I have considered my days as an atheist to be a lightened burden in retrospect and have now been an atheist a chill rationalist for about 6 years.

I have returned to my interest in the occult for its artistic potency. Occult thinking and symbolism make for beautiful art and allow for communication of sublime ideas in image. As a comic book artist who is actually trying to say something about the world, this is just too ripe to pass up.

I am also genuinely curious. I find Crowley’s idea of the true will to be relatively compatible with science if one merely sees it as a creative force rather than as a pre-existing thing. I also like Jung’s ideas of universal symbols. I like mindfulness meditation, which has been vindicated scientifically by Richie Davidson. From a neuroscientists point of view occultists might just be interesting because they are disproportionately meditators.

Atheist scholar Tom Flynn says that in the days of  Robert G. Ingersoll atheists considered New Agers part of the broader freethought movement.

I think atheists can come off as narrow minded assholes. I have probably been guilty of this myself. But it is not my intention.
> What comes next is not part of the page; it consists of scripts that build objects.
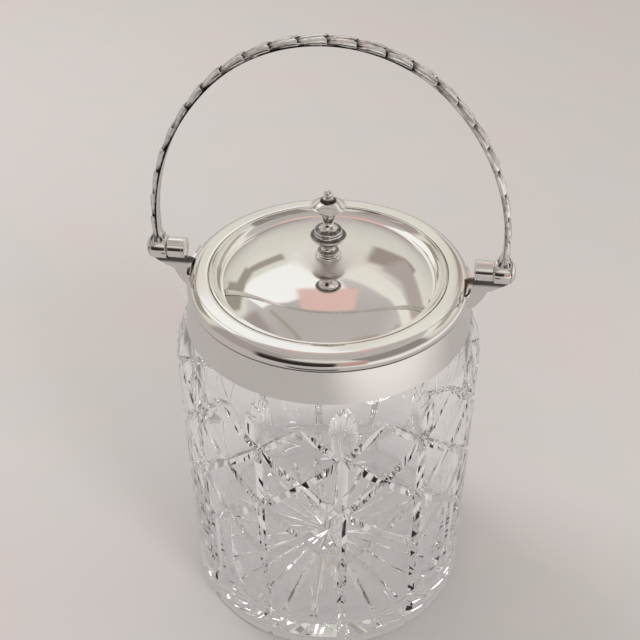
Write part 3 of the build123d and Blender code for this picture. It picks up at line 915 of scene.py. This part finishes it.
def make_leaves():
    """One leaf is drawn straight along X, then repeated along the handle's run."""
    half = leaf_root_width / 2
    right = [(first_leaf - leaf_set_back(share), leaf_base + rise * leaf_root_height,
              share * half) for share, rise in reversed(leaf_crown)]
    left = [(x, y, -z) for x, y, z in reversed(right[:-1])]
    loop = [(first_leaf, leaf_base, half)] + right + left + [(first_leaf, leaf_base, -half)]
    leaf = drawn_line("leaves", loop)
    take_edges()
    here, tall, wide = 0.0, leaf_root_height, leaf_root_width
    for along, growth, spread in leaf_growth:
        new_tall = leaf_root_height + growth * (leaf_tip_height - leaf_root_height)
        new_wide = leaf_root_width + spread * (leaf_tip_width - leaf_root_width)
        extrude_along((along - here) * leaf_pitch, new_tall / tall, new_wide / wide, leaf_base)
        here, tall, wide = along, new_tall, new_wide
    clear_bench()
    apply_modifier(leaf, "ARRAY", count=leaf_count, use_relative_offset=False,
                   use_constant_offset=True, constant_offset_displace=(leaf_pitch * MM, 0, 0),
                   use_merge_vertices=True, merge_threshold=1e-5)
    open_up(leaf)
    bpy.ops.mesh.fill_holes(sides=0)
    face_outwards()
    apply_modifier(leaf, "SUBSURF", levels=1, render_levels=1)
    return leaf


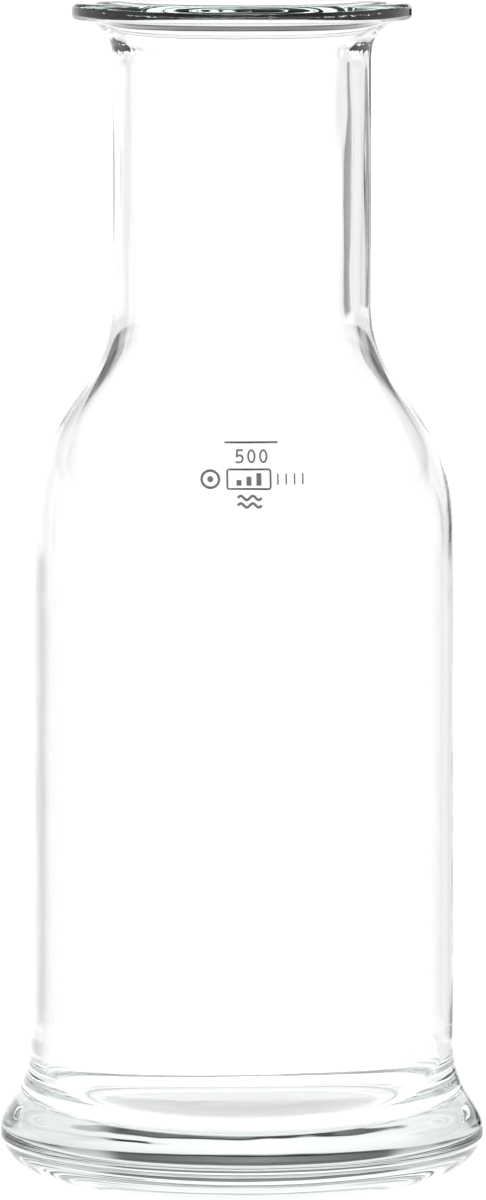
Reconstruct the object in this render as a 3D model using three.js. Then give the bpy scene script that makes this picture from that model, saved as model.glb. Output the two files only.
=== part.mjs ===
// A half-litre glass serving carafe with a flat flared rim, a straight neck, a sloping shoulder and a
// heavy bulging foot, and the enamel print on the front of its shoulder.
// Millimetres, +Z up. The origin is the centre of the resting ring. The print faces -Y.
import * as THREE from "three";

// Rim and mouth.
const HEIGHT = 210;
const RIM_RADIUS = 30.45;
const RIM_THICKNESS = 3.05;
const RIM_CORNER = 1.1;
const RIM_FLAT_INNER_RADIUS = 26.7;

// Neck, shoulder and body, on the outside.
const NECK_RADIUS = 23.15;
const NECK_TOP_Z = 200.3;
const NECK_BOTTOM_Z = 156.15;
const BODY_TOP_RADIUS = 37.95;
const BODY_TOP_Z = 114.8;
const BODY_BOTTOM_RADIUS = 38.1;
const BODY_BOTTOM_Z = 23.2;

// Foot.
const FOOT_RADIUS = 43.55;
const FOOT_WIDEST_Z = 7;
const RESTING_RING_OUTER_RADIUS = 36.4;
const RESTING_RING_INNER_RADIUS = 33.1;
const PUNT_RISE = 0.6;

// Inside: wall thicknesses and the floor of the cavity.
const NECK_WALL = 2.9;
const BODY_WALL = 2.1;
const INNER_WIDEST_RADIUS = 36.3;
const INNER_WIDEST_Z = 17.8;
const FLOOR_Z = 6.2;
const FLOOR_REACH = 28;

// Fineness of the turned surface.
const TURNS = 60;
const CURVE_STEPS = 7;

// Enamel print: a thin layer just clear of the glass.
const PRINT_GAP = 0.1;
const PRINT_THICKNESS = 0.2;
const FILL_LINE_Z = 133.7;
const FILL_LINE_LENGTH = 9.4;
const THIN_STROKE = 0.28;
const STROKE = 0.36;
const HEAVY_STROKE = 0.46;
const DIGIT_HEIGHT = 2.4;
const DIGIT_WIDTH = 1.5;
const DIGIT_PITCH = 2.1;
const DIGIT_BASE_Z = 130.15;
const FRAME_WIDTH = 7.6;
const FRAME_HEIGHT = 3.4;
const FRAME_X = -0.5;
const FRAME_Z = 127.4;
const BAR_WIDTH = 0.9;
const BAR_PITCH = 1.75;

const glassMaterial = () =>
  new THREE.MeshStandardMaterial({
    color: 0xdde6e2, roughness: 0.04, metalness: 0, transparent: true, opacity: 0.35,
  });
const enamelMaterial = () =>
  new THREE.MeshStandardMaterial({ color: 0x7b7c77, roughness: 0.6, metalness: 0 });

const carafe = new THREE.Group();

function addPiece(name, geometry, material) {
  const piece = new THREE.Mesh(geometry, material);
  piece.name = name;
  carafe.add(piece);
}

// The outside of the shoulder, from the body up to the neck.
const shoulderOutside = new THREE.CubicBezierCurve(
  new THREE.Vector2(BODY_TOP_RADIUS, BODY_TOP_Z),
  new THREE.Vector2(BODY_TOP_RADIUS, BODY_TOP_Z + 23.6),
  new THREE.Vector2(NECK_RADIUS, NECK_BOTTOM_Z - 17.1),
  new THREE.Vector2(NECK_RADIUS, NECK_BOTTOM_Z),
);

// Underside, foot, body, shoulder and neck, from the axis up to the underside of the rim.
function drawOutside(profile) {
  profile.moveTo(0, PUNT_RISE);
  profile.bezierCurveTo(25, PUNT_RISE, 28.4, 3, RESTING_RING_INNER_RADIUS, 0);
  profile.lineTo(RESTING_RING_OUTER_RADIUS, 0);
  profile.bezierCurveTo(
    RESTING_RING_OUTER_RADIUS + 3.3, 0,
    FOOT_RADIUS, FOOT_WIDEST_Z - 3.3,
    FOOT_RADIUS, FOOT_WIDEST_Z,
  );
  profile.bezierCurveTo(
    FOOT_RADIUS, FOOT_WIDEST_Z + 5.6,
    BODY_BOTTOM_RADIUS, BODY_BOTTOM_Z - 9.5,
    BODY_BOTTOM_RADIUS, BODY_BOTTOM_Z,
  );
  profile.lineTo(BODY_TOP_RADIUS, BODY_TOP_Z);
  profile.curves.push(shoulderOutside);
  profile.currentPoint.copy(shoulderOutside.v3);
  profile.lineTo(NECK_RADIUS, NECK_TOP_Z);
}

// The flared rim with its rounded corners and flat top, and the funnel of the mouth.
function drawRim(profile) {
  const cornerRadius = RIM_RADIUS - RIM_CORNER;
  const underside = HEIGHT - RIM_THICKNESS;
  const bore = NECK_RADIUS - NECK_WALL;
  profile.bezierCurveTo(
    NECK_RADIUS, NECK_TOP_Z + 5.4,
    cornerRadius - 2, underside,
    cornerRadius, underside,
  );
  profile.absarc(cornerRadius, underside + RIM_CORNER, RIM_CORNER, -Math.PI / 2, 0);
  profile.absarc(cornerRadius, HEIGHT - RIM_CORNER, RIM_CORNER, 0, Math.PI / 2);
  profile.lineTo(RIM_FLAT_INNER_RADIUS, HEIGHT);
  profile.bezierCurveTo(22.6, HEIGHT, bore, HEIGHT - 3.6, bore, NECK_TOP_Z - 0.6);
}

// The cavity, from the neck's bore down into the foot and across its floor.
function drawInside(profile) {
  const bore = NECK_RADIUS - NECK_WALL;
  const topRadius = BODY_TOP_RADIUS - BODY_WALL;
  const bottomRadius = BODY_BOTTOM_RADIUS - BODY_WALL;
  profile.lineTo(bore, NECK_BOTTOM_Z + 0.9);
  profile.bezierCurveTo(bore, NECK_BOTTOM_Z - 16.1, topRadius, BODY_TOP_Z + 22.6, topRadius, BODY_TOP_Z - 1);
  profile.lineTo(bottomRadius, BODY_BOTTOM_Z + 3.6);
  profile.bezierCurveTo(
    bottomRadius, BODY_BOTTOM_Z - 1.4,
    INNER_WIDEST_RADIUS, INNER_WIDEST_Z + 5,
    INNER_WIDEST_RADIUS, INNER_WIDEST_Z,
  );
  profile.bezierCurveTo(INNER_WIDEST_RADIUS, FLOOR_Z + 1, FLOOR_REACH, FLOOR_Z, 0, FLOOR_Z);
}

function glassGeometry() {
  const profile = new THREE.Path();
  drawOutside(profile);
  drawRim(profile);
  drawInside(profile);
  const geometry = new THREE.LatheGeometry(profile.getPoints(CURVE_STEPS), TURNS);
  return geometry.rotateX(Math.PI / 2);
}

// Radius of the shoulder's outside at a height, by halving the curve's parameter.
function shoulderRadius(z) {
  let [low, high] = [0, 1];
  while (high - low > 1e-6) {
    const middle = (low + high) / 2;
    if (shoulderOutside.getPoint(middle).y < z) low = middle;
    else high = middle;
  }
  return shoulderOutside.getPoint(low).x;
}

// Lays a flat shape on the glass: its x runs round the shoulder and its y is the height.
function printedGeometry(shape) {
  const geometry = new THREE.ExtrudeGeometry(shape, {
    depth: PRINT_THICKNESS, steps: 1, bevelEnabled: false, curveSegments: 12,
  });
  const position = geometry.getAttribute("position");
  for (let i = 0; i < position.count; i += 1) {
    const glass = shoulderRadius(position.getY(i));
    const angle = position.getX(i) / glass;
    const radius = glass + PRINT_GAP + position.getZ(i);
    position.setXYZ(i, radius * Math.sin(angle), -radius * Math.cos(angle), position.getY(i));
  }
  geometry.computeVertexNormals();
  return geometry;
}

// Points beside a curve, at a distance to its left.
function besideCurve(curve, distance, steps) {
  return Array.from({ length: steps + 1 }, (_, i) => {
    const tangent = curve.getTangent(i / steps);
    const point = curve.getPoint(i / steps);
    return new THREE.Vector2(point.x - tangent.y * distance, point.y + tangent.x * distance);
  });
}

// A stroke of even width along an open curve.
function strokeShape(curve, width, steps) {
  const left = besideCurve(curve, width / 2, steps);
  const right = besideCurve(curve, -width / 2, steps);
  return new THREE.Shape([...right, ...left.reverse()]);
}

// A stroke of even width along a closed curve that runs anticlockwise.
function loopShape(curve, width, steps) {
  const shape = new THREE.Shape(besideCurve(curve, -width / 2, steps).slice(0, -1));
  shape.holes.push(new THREE.Path(besideCurve(curve, width / 2, steps).slice(0, -1)));
  return shape;
}

function barShape(x0, z0, x1, z1, width, steps) {
  const line = new THREE.LineCurve(new THREE.Vector2(x0, z0), new THREE.Vector2(x1, z1));
  return strokeShape(line, width, steps);
}

function printPiece(name, shape) {
  addPiece(`print_${name}`, printedGeometry(shape), enamelMaterial());
}

// The outline of the figure 5, standing on its base line with its left side at x.
function fiveShape(x, z) {
  const shape = new THREE.Shape();
  shape.moveTo(x + 1.4, z + DIGIT_HEIGHT);
  shape.lineTo(x + 0.2, z + DIGIT_HEIGHT);
  shape.lineTo(x + 0.08, z + 1.02);
  shape.lineTo(x + 0.4, z + 1.02);
  shape.bezierCurveTo(x + 0.56, z + 1.24, x + 1.12, z + 1.26, x + 1.13, z + 0.76);
  shape.bezierCurveTo(x + 1.12, z + 0.34, x + 0.66, z + 0.18, x + 0.12, z + 0.42);
  shape.lineTo(x, z + 0.1);
  shape.bezierCurveTo(x + 0.7, z - 0.2, x + DIGIT_WIDTH, z + 0.08, x + DIGIT_WIDTH, z + 0.78);
  shape.bezierCurveTo(x + DIGIT_WIDTH, z + 1.54, x + 0.8, z + 1.64, x + 0.48, z + 1.46);
  shape.lineTo(x + 0.53, z + DIGIT_HEIGHT - STROKE);
  shape.lineTo(x + 1.4, z + DIGIT_HEIGHT - STROKE);
  shape.closePath();
  return shape;
}

function zeroShape(x, z) {
  const middle = new THREE.EllipseCurve(
    x + DIGIT_WIDTH / 2, z + DIGIT_HEIGHT / 2,
    (DIGIT_WIDTH - STROKE) / 2, (DIGIT_HEIGHT - STROKE) / 2,
  );
  return loopShape(middle, STROKE, 24);
}

// The fill line and, below it, the capacity in millilitres.
function addCapacity() {
  const half = FILL_LINE_LENGTH / 2;
  printPiece("fill_line", barShape(-half, FILL_LINE_Z, half, FILL_LINE_Z, STROKE, 16));
  const left = -DIGIT_PITCH - DIGIT_WIDTH / 2;
  printPiece("digit_5", fiveShape(left, DIGIT_BASE_Z));
  printPiece("digit_0_middle", zeroShape(left + DIGIT_PITCH, DIGIT_BASE_Z));
  printPiece("digit_0_right", zeroShape(left + 2 * DIGIT_PITCH, DIGIT_BASE_Z));
}

// A frame with rounded corners that holds three bars of rising height.
function addFramedBars() {
  const [halfWidth, halfHeight, corner] = [FRAME_WIDTH / 2, FRAME_HEIGHT / 2, 0.35];
  const outline = new THREE.Path();
  outline.moveTo(FRAME_X - halfWidth + corner, FRAME_Z - halfHeight);
  [[1, -1], [1, 1], [-1, 1], [-1, -1]].forEach(([right, up], i) => {
    const start = (i - 1) * Math.PI / 2;
    outline.absarc(
      FRAME_X + right * (halfWidth - corner), FRAME_Z + up * (halfHeight - corner),
      corner, start, start + Math.PI / 2,
    );
  });
  printPiece("frame", loopShape(outline, STROKE, 72));
  for (let i = 0; i < 3; i += 1) {
    const x = FRAME_X + BAR_PITCH * (i - 1);
    const top = FRAME_Z - 0.1 + 0.58 * i;
    printPiece(`bar_${i + 1}`, barShape(x, FRAME_Z - 1.1, x, top, BAR_WIDTH, 4));
  }
}

// A ring with a dot in it, to the left of the frame.
function addRing() {
  const [x, radius, dotRadius] = [-7.3, 1.55, 0.55];
  const ring = new THREE.EllipseCurve(x, FRAME_Z, radius, radius * 0.95);
  printPiece("ring", loopShape(ring, HEAVY_STROKE, 32));
  const dot = new THREE.Shape();
  dot.absarc(x, FRAME_Z, dotRadius, 0, 2 * Math.PI);
  printPiece("ring_dot", dot);
}

// Four thin upright ticks, to the right of the frame.
function addTicks() {
  for (let i = 0; i < 4; i += 1) {
    const x = 4.6 + 1.5 * i;
    printPiece(`tick_${i + 1}`, barShape(x, FRAME_Z - 0.95, x, FRAME_Z + 0.95, THIN_STROKE, 4));
  }
}

// Two waves, one above the other, below the frame.
function addWaves() {
  for (const [name, z] of [["upper", FRAME_Z - 3.2], ["lower", FRAME_Z - 4.5]]) {
    const crests = Array.from({ length: 25 }, (_, i) => {
      const turn = (i / 24) * 4 * Math.PI;
      return new THREE.Vector2(FRAME_X - 2 + (4.2 * i) / 24, z + 0.35 * Math.sin(turn));
    });
    printPiece(`wave_${name}`, strokeShape(new THREE.SplineCurve(crests), HEAVY_STROKE, 48));
  }
}

addPiece("glass_carafe", glassGeometry(), glassMaterial());
addCapacity();
addFramedBars();
addRing();
addTicks();
addWaves();

export default carafe;
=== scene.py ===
import math

import bpy
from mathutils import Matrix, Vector, noise


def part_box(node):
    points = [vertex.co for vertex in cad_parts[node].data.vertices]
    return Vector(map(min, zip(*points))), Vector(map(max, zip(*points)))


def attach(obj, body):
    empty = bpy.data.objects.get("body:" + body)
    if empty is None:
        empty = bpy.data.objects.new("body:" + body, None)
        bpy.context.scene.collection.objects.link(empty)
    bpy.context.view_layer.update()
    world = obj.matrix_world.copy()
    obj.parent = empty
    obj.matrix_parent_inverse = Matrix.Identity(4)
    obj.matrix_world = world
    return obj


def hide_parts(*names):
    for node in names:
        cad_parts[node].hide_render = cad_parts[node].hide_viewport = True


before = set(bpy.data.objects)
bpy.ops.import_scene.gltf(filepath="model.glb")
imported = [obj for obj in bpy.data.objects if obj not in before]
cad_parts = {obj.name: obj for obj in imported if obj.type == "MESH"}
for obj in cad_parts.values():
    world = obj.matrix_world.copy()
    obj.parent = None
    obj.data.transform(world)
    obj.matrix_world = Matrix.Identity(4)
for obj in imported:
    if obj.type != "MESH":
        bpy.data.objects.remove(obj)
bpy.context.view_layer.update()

MM = 0.001
TINY = 1e-6

# Outside of the glass. The height and the widest radius come from the frame.
glass_low, glass_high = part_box("glass_carafe")
HEIGHT = glass_high.z / MM
FOOT_RADIUS = -glass_low.y / MM
RIM_RADIUS = 30.45
RIM_THICKNESS = 3.05
RIM_CORNER = 1.1
RIM_FLAT_INNER_RADIUS = 28.0
NECK_RADIUS = 23.15
NECK_TOP_Z = 200.3
NECK_BOTTOM_Z = 156.15
BODY_TOP_RADIUS = 37.95
BODY_TOP_Z = 114.8
BODY_BOTTOM_RADIUS = 38.1
BODY_BOTTOM_Z = 23.2
FOOT_WIDEST_Z = 7.0
RESTING_RING_OUTER_RADIUS = 36.4
RESTING_RING_INNER_RADIUS = 33.1
PUNT_RISE = 0.6

# How far the ends of the outside's curves keep their direction, which sets how full each curve is.
# PUNT_EDGE is the (radius, z) that pulls the underside's curve down to the resting ring.
PUNT_REACH = 25
PUNT_EDGE = (28.4, 3)
FOOT_ROUND = 3.3
FOOT_REACH = 5.6
WAIST_REACH = 9.5
SHOULDER_LOW_REACH = 23.6
SHOULDER_HIGH_REACH = 17.1
FLARE_RISE = 5.4
FLARE_REACH = 2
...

My real desire is to understand and to have an open mind. An open mind with a great deal of critical analysis of everything that comes in. All ideas have problems.

I am writing this blog to reach out to the occult community in particular. Why? Because I like you guys. I think you are probably actually on to something,  my guess its that its psychological.

But I know that most occultists are comfortable discussing the psychological benefits because I have been listening to Thelema and Occult podcasts and have found a somewhat open minded crew.

I am hoping that from this dialogue we can perhaps see broader issues for alignment. Both atheists and occultists would be inclined to support the ACLU perhaps, and for similar values.

I am reaching out. I have no intention of being combative. But I do plan to defend my position, and invite those who disagree to do so with a fraternal act of free inquiry for both of us.

Please enjoy.


Enrique Recuero also called Dendron

  1. Keith Nielsen says:

    Aside from calling myself an agnostic rather than an atheist (I simply find it more precise) and not completely ruling out the possibility of the “weird”, I’m with you. I have been active in occultism for quite a while down here in Houston, and was a member of the Temple of Set for the last 8 or 9 years. I definitely think that occultism has a very useful psychological component, the potential for great aesthetic work, and possibly something else, but nothing that can be nailed down definitively what with confirmation bias, apophenia, and a wide variety of other perceptual handicaps we humans possess. I just found your blog, and now will be playing catchup with posts.

    • mindcore says:

      I think that I have come around more to your way of thinking since I started this project. I am very curious about the Temple of Set, I have a strong left hand side to my background and approach. Did it go badly with them?